Trent sat on her bed as he pointed to the desk. “Put her breakfast there.”
“On the one of a kind, heirloom desk, which has been in your family since 1845?” his butler asked.
“No!” Carrie yelled over him. “Let’s put it on the bed stand.” She pushed the Tiffany lamp further back to make room.
“Thank you, miss,” the butler said as he placed the silver tray on the stand and then stepped back. “Will there be anything else?”
“No,” her grumpy boss snapped. The moment the butler stepped into the hall, Trent slammed the door closed and glared at Carrie. “Do not countermand my orders to the staff. They’re impossible enough already.”
She chuckled. “I’m sure they say the same about you.” The tantalizing aroma of her food caught her attention. Unable to resist, she peeked beneath the silver lid.
Trent sat a foot away from her on the bed and sniffed at her plate. “I told the cook she’d be fired if you didn’t eat it.”
“If you actually said that, you should go downstairs and apologize. You appear to have a wonderful cook and should value her.”

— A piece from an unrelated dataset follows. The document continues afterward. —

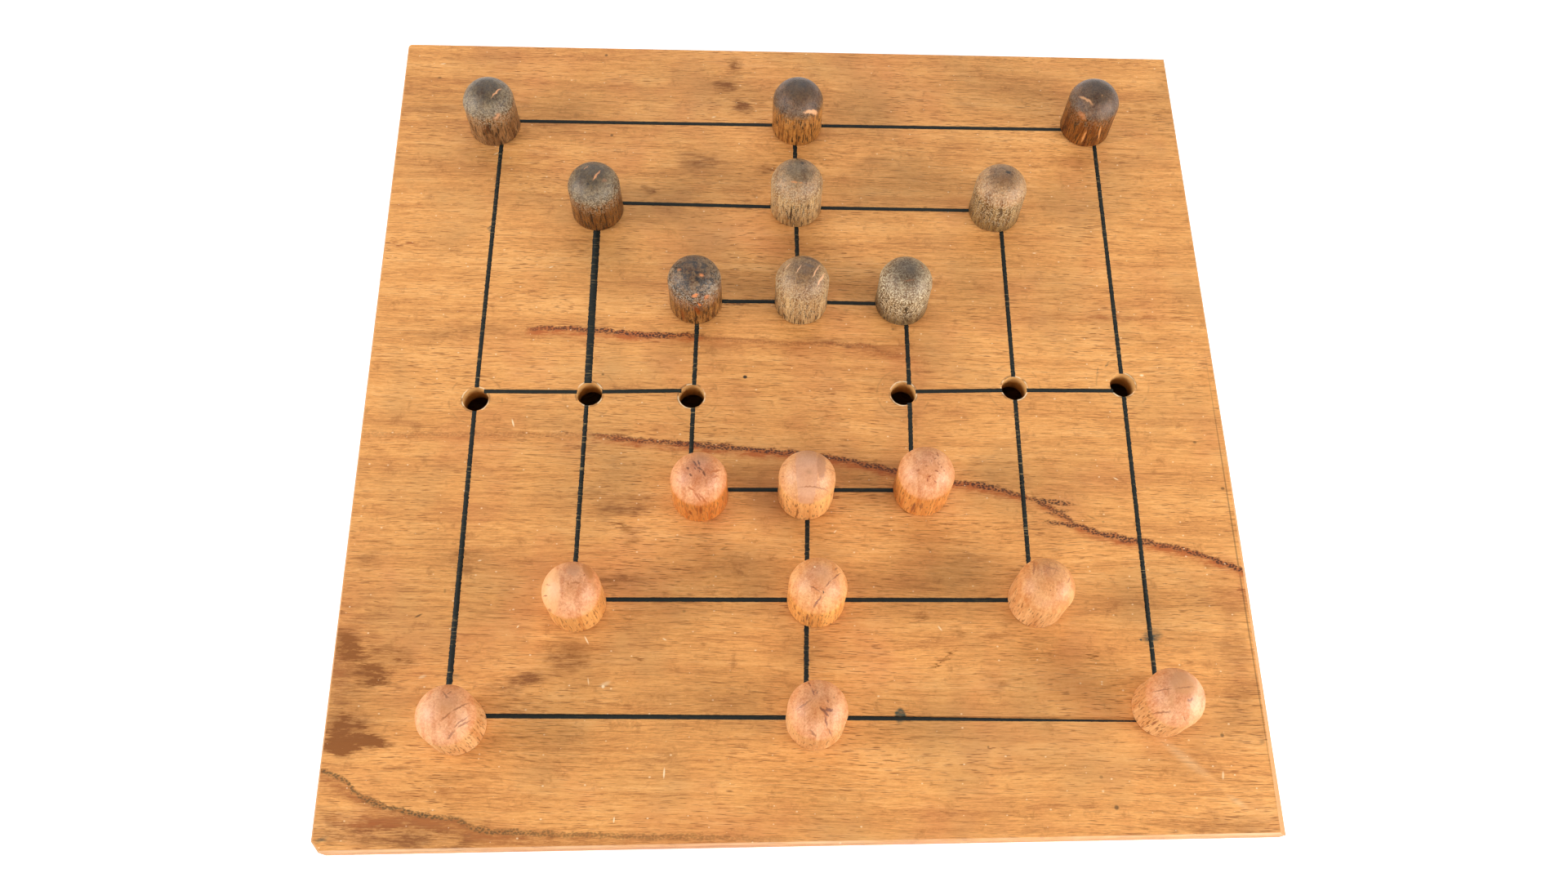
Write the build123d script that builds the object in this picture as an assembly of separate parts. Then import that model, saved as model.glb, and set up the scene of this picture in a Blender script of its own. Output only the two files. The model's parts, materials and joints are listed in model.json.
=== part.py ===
from build123d import *
import os
from math import asin, atan2, degrees

# A nine mens morris box, in millimetres: a shallow case, a lift-off board that is its lid,
# and nine dark and nine light pegs that stand in holes at the points of the morris.
# +X points to the right of the player who sits by the light pegs, +Y away from that player
# and +Z up. The origin is on the table, under the middle of the board.

# --- Board ---------------------------------------------------------------------------------
side_margin = 24.0  # from the outer square to the sawn edge, along X
end_margin = 24.3  # the same, along Y
board_thickness = 5.5
drift_step = 0.5  # the hand-made drifts below are counted in these
# How far the hand-sawn corners lie from the corners of a square blank, as (X, Y).
corner_drift = {
    "back_left": (-1, 4),
    "back_right": (-1, 0),
    "front_right": (3, 3),
    "front_left": (2, -3),
}
arris = 0.4  # wear along the top edges
back_left_round = 1.0  # radius of the worn corner
chip_width = 1.8  # the knocked-off front left corner, along X
chip_depth = 2.2  # the same, along Y
bevel_width = 1.6  # planed off the right-hand top edge where it meets the front
bevel_reach = 117.0  # how far back from the front edge that bevel runs out

# --- Morris --------------------------------------------------------------------------------
pitch = 25.4  # between neighbouring points of the grid
grid_shift_x = 1.9  # the middle of the grid from the middle of the board
grid_shift_y = 1.4
line_width = 1.0
heavy_line_width = 1.7  # the one line that was inked twice
line_depth = 0.2  # scored into the board and filled flush with ink
hole_diameter = 6.0

rings = {"outer": 3, "middle": 2, "inner": 1}  # half side of each square, in pitches
spots = {  # clockwise round each square
    "back_left": (-1, 1),
    "back_centre": (0, 1),
    "back_right": (1, 1),
    "mid_right": (1, 0),
    "front_right": (1, -1),
    "front_centre": (0, -1),
    "front_left": (-1, -1),
    "mid_left": (-1, 0),
}
middles = ("back_centre", "mid_right", "front_centre", "mid_left")
open_spots = ("mid_left", "mid_right")  # no peg stands there at the start of a game

# How far the hand-ruled lines stray from the true grid at each point, as (X, Y).
ruled_drift = {
    "outer": {
        "back_left": (1, 1),
        "back_centre": (-2, 0),
        "back_right": (0, -1),
        "mid_right": (0, 2),
        "front_right": (-1, -1),
        "front_centre": (0, 0),
        "front_left": (0, 1),
        "mid_left": (0, 0),
    },
    "middle": {
        "back_left": (1, 3),
        "back_centre": (-2, 1),
        "back_right": (-1, 0),
        "mid_right": (-1, 2),
        "front_right": (-1, 1),
        "front_centre": (1, 1),
        "front_left": (0, 1),
        "mid_left": (1, 0),
    },
    "inner": {
        "back_left": (1, -2),
        "back_centre": (-1, -2),
        "back_right": (0, -3),
        "mid_right": (0, 1),
        "front_right": (-1, 2),
        "front_centre": (2, 2),
        "front_left": (-1, 2),
        "mid_left": (0, 1),
    },
}

# How far the hand-drilled holes stray from the true grid at each point, as (X, Y).
drilled_drift = {
    "outer": {
        "back_left": (-3, -2),
        "back_centre": (-1, 0),
        "back_right": (-4, 1),
        "mid_right": (0, 5),
        "front_right": (0, 4),
        "front_centre": (4, -1),
        "front_left": (5, -3),
        "mid_left": (0, -4),
    },
    "middle": {
        "back_left": (1, -1),
        "back_centre": (-2, 2),
        "back_right": (-4, 0),
        "mid_right": (-1, 3),
        "front_right": (1, 1),
        "front_centre": (5, 1),
        "front_left": (2, -1),
        "mid_left": (2, -1),
    },
    "inner": {
        "back_left": (0, -2),
        "back_centre": (0, -2),
        "back_right": (-2, -2),
        "mid_right": (-3, 0),
        "front_right": (3, 2),
        "front_centre": (1, 0),
        "front_left": (4, -1),
        "mid_left": (-1, -2),
    },
}

# --- Pegs ----------------------------------------------------------------------------------
peg_diameter = 12.7  # half-inch dowel
peg_height = 15.5  # above the board, dome included
dome_height = 5.0
shank_length = 9.0  # turned down to go through the board
shank_chamfer = 0.5
peg_ease = 0.075  # between the shank and its hole, all round

# --- Case ----------------------------------------------------------------------------------
overhang = 4.5  # of the blank board over the case, on each side
wall_thickness = 7.0
rebate = 3.5  # at the corners and round the bottom, across the wall
cavity_height = 13.5  # lets a peg lie on its side
bottom_thickness = 4.0
bottom_ease = 0.1  # between the bottom and its rebate

# --- Battens under the board ---------------------------------------------------------------
batten_height = 6.0
batten_gap = 1.4  # from the outermost hole
lid_ease = 0.5  # between the battens and the case

# --- Panel pins ----------------------------------------------------------------------------
pin_diameter = 1.2
pin_head_diameter = 2.4
pin_head_height = 0.6
pin_ease = 0.05  # between a pin and the wood, all round
corner_pin_length = 14.0
corner_pin_margin = 3.5  # down from the top of the wall, and up from the bottom panel
bottom_pin_length = 12.0
bottom_pins_per_side = 4
bottom_pin_margin = 22.0  # from the inner corner to the first pin

# --- Worked out from the above -------------------------------------------------------------
board_width = 2 * (rings["outer"] * pitch + side_margin)  # the blank it was sawn from, along X
board_depth = 2 * (rings["outer"] * pitch + end_margin)  # the same, along Y
case_width = board_width - 2 * overhang
case_depth = board_depth - 2 * overhang
case_height = bottom_thickness + cavity_height
inner_width = case_width - 2 * wall_thickness
inner_depth = case_depth - 2 * wall_thickness
lip = wall_thickness - rebate  # wood left outside a rebate
board_top = case_height + board_thickness


def placed(ring, spot, drift):
    """A point of the grid on the board, as (x, y), with its hand-made drift."""
    column, row = spots[spot]
    stray_x, stray_y = drift[ring][spot]
    step = pitch * rings[ring]
    x = grid_shift_x + column * step + stray_x * drift_step
    y = grid_shift_y + row * step + stray_y * drift_step
    return x, y


def hole_centres():
    """Where the holes go, as {(ring, spot): (x, y)}."""
    return {(ring, spot): placed(ring, spot, drilled_drift) for ring in rings for spot in spots}


def morris_segments():
    """The straight runs of the morris, as (start, end, width)."""
    names = list(spots)
    segments = []
    for ring in rings:
        for spot, after in zip(names, names[1:] + names[:1]):
            heavy = ring == "middle" and (spot, after) == ("mid_left", "back_left")
            width = heavy_line_width if heavy else line_width
            segments.append((placed(ring, spot, ruled_drift), placed(ring, after, ruled_drift), width))
    ladder = list(rings)
    for spot in middles:
        for ring, within in zip(ladder, ladder[1:]):
            ends = placed(ring, spot, ruled_drift), placed(within, spot, ruled_drift)
            segments.append((*ends, line_width))
    return segments


def scored_line(start, end, width):
    """One scored line in the board's top, square-ended and run on by half its width."""
    run = Vector(*end) - Vector(*start)
    middle = (Vector(*end) + Vector(*start)) / 2
    place = Pos(middle.X, middle.Y, board_top) * Rot(0, 0, degrees(atan2(run.Y, run.X)))
    return place * Box(run.length + width, width, line_depth, align=(Align.CENTER, Align.CENTER, Align.MAX))


def drilled_holes():
    """The round tools that drill every hole right through the board."""
    bore = Cylinder(hole_diameter / 2, board_thickness, align=(Align.CENTER, Align.CENTER, Align.MIN))
    return [Pos(x, y, case_height) * bore for x, y in hole_centres().values()]


def board_corners():
    """The four sawn corners of the board, as {name: (x, y)}."""
    sides = {"left": -1, "right": 1, "front": -1, "back": 1}
    corners = {}
    for name, (stray_x, stray_y) in corner_drift.items():
        end, side = name.split("_")
        x = sides[side] * board_width / 2 + stray_x * drift_step
        y = sides[end] * board_depth / 2 + stray_y * drift_step
        corners[name] = x, y
    return corners


def board_blank():
    """The sawn board with its worn corner, chipped corner and worn top edges."""
    corners = board_corners()
    left, front = corners["front_left"]
    outline = Polyline(
        corners["back_left"],
        corners["back_right"],
        corners["front_right"],
        (left + chip_width, front),
        (left, front + chip_depth),
        close=True,
    )
    blank = extrude(Pos(0, 0, case_height) * make_face(outline), board_thickness)
    uprights = blank.edges().filter_by(Axis.Z)
    blank = fillet(uprights.sort_by(lambda edge: edge.center().X - edge.center().Y)[0], back_left_round)
    return chamfer(blank.faces().sort_by(Axis.Z)[-1].edges(), arris)


def right_bevel(blank):
    """The blank with the tapering bevel planed off its right-hand top edge."""
    corners = board_corners()
    back = Vector(*corners["back_right"])
    front = Vector(*corners["front_right"])
    run_out = front + (back - front) * (bevel_reach / (back - front).length)
    start = Vector(run_out.X, run_out.Y, board_top)
    inset = Vector(front.X - bevel_width, front.Y, board_top)
    dropped = Vector(front.X, front.Y, board_top - bevel_width)
    up = (dropped - start).cross(inset - start)
    return split(blank, Plane(origin=start, x_dir=inset - start, z_dir=up), keep=Keep.TOP)


def board_and_ink():
    """The playing board and the ink that fills its scored lines."""
    holes = drilled_holes()
    lines = Part() + [scored_line(*segment) for segment in morris_segments()]
    board = right_bevel(board_blank()) - lines - holes
    return board, lines - holes


def batten_faces():
    """How far from the middle a batten's inner and outer faces stand: clear of holes and walls."""
    outermost = max(abs(x) for x, y in hole_centres().values())
    return outermost + hole_diameter / 2 + batten_gap, inner_width / 2 - lid_ease


def battens():
    """The glued battens that stiffen the board and keep it in place, as {node: solid}."""
    inner, outer = batten_faces()
    length = inner_depth - 2 * lid_ease
    batten = Box(outer - inner, length, batten_height, align=(Align.MIN, Align.CENTER, Align.MAX))
    right = Pos(inner, 0, case_height) * batten
    return {"left_batten": mirror(right, Plane.YZ), "right_batten": right}


def peg():
    """One peg with its shoulder on z = 0: a domed dowel on a turned shank."""
    radius = peg_diameter / 2
    shank = hole_diameter / 2 - peg_ease
    dome_radius = (radius**2 + dome_height**2) / (2 * dome_height)
    dome_centre = peg_height - dome_radius
    side = peg_height - dome_height
    rise = degrees(asin((side - dome_centre) / dome_radius))
    quarter_turn = 90
    outline = Polyline(
        (0, peg_height),
        (0, -shank_length),
        (shank - shank_chamfer, -shank_length),
        (shank, shank_chamfer - shank_length),
        (shank, 0),
        (radius, 0),
        (radius, side),
    )
    outline += CenterArc((0, dome_centre), dome_radius, rise, quarter_turn - rise)
    return revolve(make_face(Plane.XZ * outline), Axis.Z)


def pegs():
    """Every peg in its hole at the start of a game, as {node: solid}."""
    blank = peg()
    placed_pegs = {}
    for (ring, spot), (x, y) in hole_centres().items():
        if spot in open_spots:
            continue
        end, side = spot.split("_")
        colour = "dark" if end == "back" else "light"
        placed_pegs[f"{colour}_peg_{ring}_{side}"] = Pos(x, y, board_top) * blank
    return placed_pegs


def pin(length, ease=0.0):
    """A panel pin that points up from z = 0, or with ease the hole that it fills."""
    stand = (Align.CENTER, Align.CENTER, Align.MIN)
    shank = Cylinder(pin_diameter / 2 + ease, length, align=stand)
    head = Cylinder(pin_head_diameter / 2 + ease, pin_head_height, align=stand)
    return shank + head


def corner_pin_places():
    """Where the corner pins go in: through the front and back walls, into the side walls."""
    heights = bottom_thickness + corner_pin_margin, case_height - corner_pin_margin
    x = (case_width - wall_thickness) / 2
    places = []
    for z in heights:
        for across in (-x, x):
            places.append(Pos(across, -case_depth / 2, z) * Rot(-90, 0, 0))
            places.append(Pos(across, case_depth / 2, z) * Rot(90, 0, 0))
    return places


def bottom_pin_places():
    """Where the bottom pins go in: up through the bottom, into all four walls."""
    across, along = (inner_width + rebate) / 2, (inner_depth + rebate) / 2
    places = []
    for n in range(bottom_pins_per_side):
        share = n / (bottom_pins_per_side - 1) - 0.5
        x = share * (inner_width - 2 * bottom_pin_margin)
        y = share * (inner_depth - 2 * bottom_pin_margin)
        places += [Pos(x, -along, 0), Pos(x, along, 0), Pos(-across, y, 0), Pos(across, y, 0)]
    return places


def bottom_blank(ease):
    """The bottom panel, smaller than its rebate by the given ease all round."""
    width = inner_width + 2 * rebate - 2 * ease
    depth = inner_depth + 2 * rebate - 2 * ease
    return Box(width, depth, bottom_thickness, align=(Align.CENTER, Align.CENTER, Align.MIN))


def case_walls():
    """The four walls, rebated for each other and for the bottom, as {node: solid}."""
    stand = (Align.CENTER, Align.CENTER, Align.MIN)
    side_length = case_depth - 2 * lip
    side = Box(wall_thickness, side_length, case_height, align=stand)
    long_wall = Box(case_width, wall_thickness, case_height, align=stand)
    side_x = (case_width - wall_thickness) / 2
    wall_y = (case_depth - wall_thickness) / 2
    left, right = Pos(-side_x, 0, 0) * side, Pos(side_x, 0, 0) * side
    landing = bottom_blank(0)
    return {
        "front_wall": Pos(0, -wall_y, 0) * long_wall - left - right - landing,
        "back_wall": Pos(0, wall_y, 0) * long_wall - left - right - landing,
        "left_wall": left - landing,
        "right_wall": right - landing,
    }


def case():
    """The walls, the bottom and the pins that hold them, as {node: solid}."""
    corner_places, bottom_places = corner_pin_places(), bottom_pin_places()
    holes = [place * pin(corner_pin_length, pin_ease) for place in corner_places]
    holes += [place * pin(bottom_pin_length, pin_ease) for place in bottom_places]
    wooden = {**case_walls(), "bottom_panel": bottom_blank(bottom_ease)}
    pieces = {name: piece - holes for name, piece in wooden.items()}
    pieces["corner_pins"] = Part() + [place * pin(corner_pin_length) for place in corner_places]
    pieces["bottom_pins"] = Part() + [place * pin(bottom_pin_length) for place in bottom_places]
    return pieces


def main():
    """Write every piece to its own STEP file."""
    board, ink = board_and_ink()
    pieces = {"board": board, "ink_lines": ink, **battens(), **pegs(), **case()}
    os.makedirs("parts", exist_ok=True)
    for name, piece in pieces.items():
        export_step(piece, f"parts/{name}.step")


main()
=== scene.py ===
"""A nine mens morris box, dressed: worn board lid, scored ink, eighteen pegs, pinned case.

Every piece is in metres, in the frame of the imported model, and rides on one of its bodies.
Sizes that a maker would give in millimetres are held in millimetres and turned by MM.
"""

import json
import logging
import math
from dataclasses import dataclass, field, replace
from enum import Enum
from functools import cache
from typing import Any, Mapping, Sequence

import bmesh
import bpy
from bpy.types import Material, Mesh, Node, NodeSocket, NodeTree, Object
from mathutils import Matrix, Vector


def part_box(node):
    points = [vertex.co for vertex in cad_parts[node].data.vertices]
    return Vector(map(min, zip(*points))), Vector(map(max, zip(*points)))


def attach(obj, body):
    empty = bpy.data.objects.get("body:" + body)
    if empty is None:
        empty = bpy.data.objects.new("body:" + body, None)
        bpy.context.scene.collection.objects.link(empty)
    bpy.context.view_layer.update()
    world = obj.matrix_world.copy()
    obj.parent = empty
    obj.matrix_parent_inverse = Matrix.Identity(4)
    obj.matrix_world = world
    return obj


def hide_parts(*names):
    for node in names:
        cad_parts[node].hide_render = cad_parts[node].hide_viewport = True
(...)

He shrugged. “She’s okay. Not as good as the last one though.”
Unwrapping her fork from a swaddling of fine linen, Carrie dug into the egg-white omelet. Her eyes rolled in ecstasy. “God, this is fabulous!”
“Really?” He moved closer and stole her fork so he could try some.
She expected him to smile at first taste. Instead, he became annoyed. “Come on! Your taste buds can’t be that jaded.”
His eyes narrowed. “It’s very good. Far better than the crap she feeds me.”
Carrie shook her head and swiped the fork. If the cook prepared Trent mediocre meals, she understood why. During her first six months at Lancaster Chairs, Trent had threatened her with unemployment on a daily basis and she’d hated it. She nearly grew to hate him, would have, except his remarks always lacked sincerity, as if he’d learned them rote.
Once she’d consumed a quarter of the omelet, she offered him the fork. He smiled and shook his head. “You finish it. The cook will serve me my gruel later. Probably spit in it for good measure.”